While the law takes effect September first, but with the state police not providing training until next year, Dr. Welch says concealed carry effectively won’t be on campus in the fall semester. In other news, Governor Asa Hutchinson is making ten million dollars available in new higher education dollars. The state’s colleges and universities will not get the money through the enrollment numbers. Now, those dollars will be handed out due to retention and graduation rates. Dr. Charles Welch
“Historically, colleges and universities received money by the numbers of students that were enrolled at those institutions by the 11th day. Now, it is going to how many students we can retain and graduate. If an underperforming school is not doing what it should, that school’s money could be taken away and given to a higher performing school. That is a major change.”
New chancellor at Arkansas State University Dr. Kelly Damphousse says the numbers of incoming freshmen this year are lower than last year and the number of freshmen returning and sophomores has also dropped, which he says is very concerning.

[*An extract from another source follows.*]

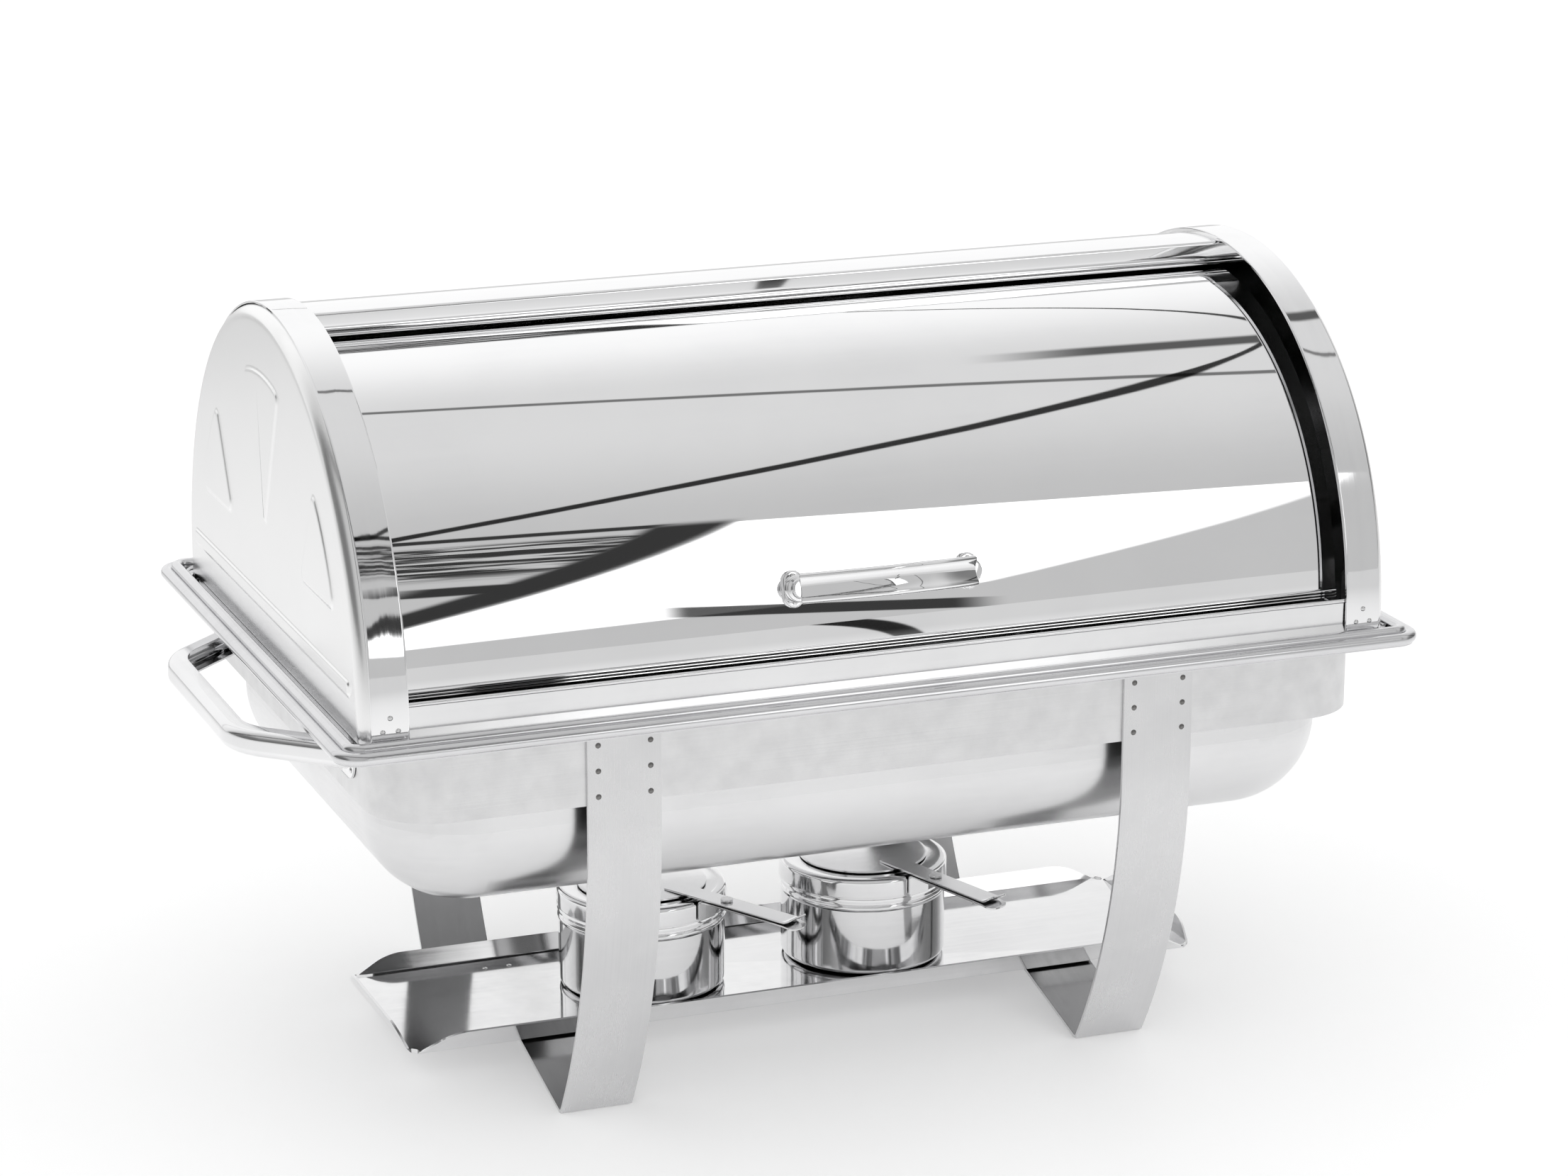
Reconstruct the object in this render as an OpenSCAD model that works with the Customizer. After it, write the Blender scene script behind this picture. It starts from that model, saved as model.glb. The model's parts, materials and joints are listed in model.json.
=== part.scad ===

“Our incoming freshman class is significantly smaller than last year’s class,” says Damphousse. “Our returning class from last year is also smaller as we have lost about 30% of those students. That is a problem for revenue, as well as a problem for those students. There is nothing more expensive than starting college and not finishing it.”
He says that is very concerning and will be one of his goals in attracting students and keeping them. He says another vision is to work with the campus community to establish a vision of what Arkansas State University should look like in the future
He says those are some of the many challenges that will be tackled this academic year. Classes start Monday.